Aside from the comedy, what do you hope the play will communicate to your audiences?
The play is about people who need one another desperately and a lot of times that desperate need for connection makes a person very off-putting and difficult, but I think characters in the play find redemption when they’re able to accept the desperation in themselves and other people.
Your characters are very connected to the Internet and social media. Does that relate to the “desperation” you mentioned?
Social media…this is such a cliché…but it makes us feel more connected than we actually are, so a lot of people end up with this very repressed or very secret raw loneliness that they don’t know how to deal with because they are, in a sense, connected to thousands of people everyday and have easy access to all sorts of contacts. But intimacy sort of suffers as a result of that. All of the characters are very deeply involved in Internet lives so they have trouble finding intimacy with one another.

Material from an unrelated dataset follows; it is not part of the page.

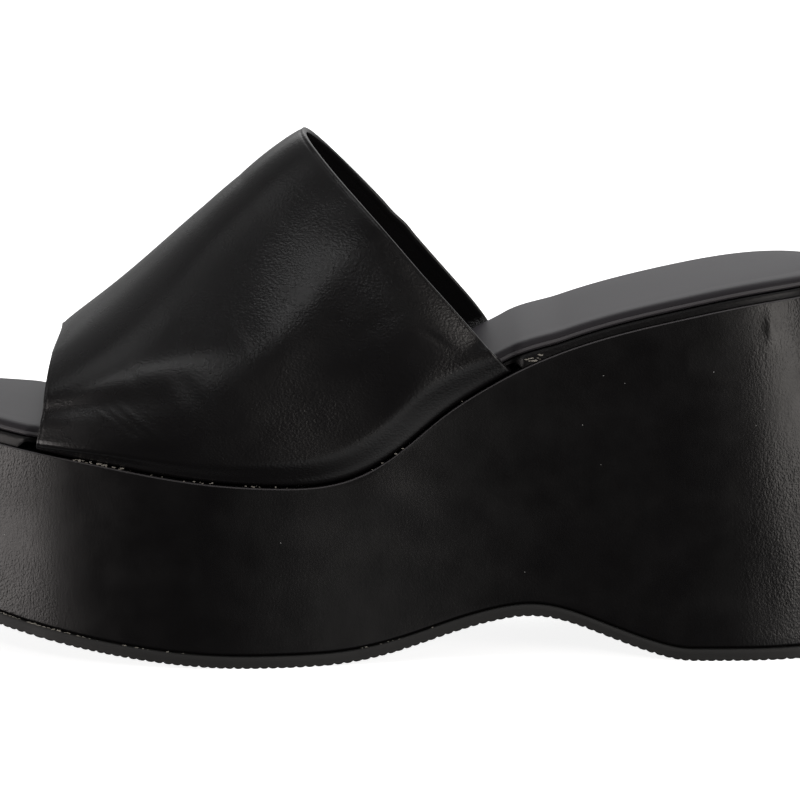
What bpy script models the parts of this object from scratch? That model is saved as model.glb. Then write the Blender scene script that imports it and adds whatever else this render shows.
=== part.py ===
"""Left platform mule: a backless slipper on a covered wedge, in black imitation leather.

Five pieces, as a shoemaker puts them together: rubber outsole, covered platform wedge, footbed rand,
padded insole, and a one-piece hollow upper whose lasting margins are tucked under the rand.

Shoe coordinates while modelling: x from the toe (-) to the heel (+), zero at the middle of the platform's
top edge; y from the outer side of the foot (-) to the inner side (+); z up from the floor.
"""

import math
from collections import namedtuple

import bpy
import numpy as np

MM = 0.001

# Driving sizes of the shoe, in millimetres
PLATFORM_LENGTH = 246.0
BALL_WIDTH = 86.0
HEEL_WIDTH = 62.0
PLATFORM_HEIGHT = 47.8
HEEL_HEIGHT = 96.4
TOE_RISE = 13.8
SOLE_TOE_SPRING = 15.3
ARCH_HEIGHT = 12.0
HEEL_FLARE_SIDE = 3.4
HEEL_FLARE_BACK = 7.2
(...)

How have audiences been responding so far to the risqué humor?
Audiences have loved it for the most part. I think people respond really well to the comedy because I take them to pretty outlandish places. But I think it’s done convincingly enough so that people buy this story…and enjoy it without feeling like it’s too farfetched. People have [also] really liked the play’s take on religion, which is something I kind of set out to accomplish because I haven’t seen a lot of nuanced portrayals of religious people in the South recently.
What is it like showing a play like this to your parents?
My family loved it. I was pretty afraid that they would be scandalized. There’s one joke about Jesus getting a blow job and my dad was like, “please change that joke.” But I think even he’s warmed to the racier parts of the script.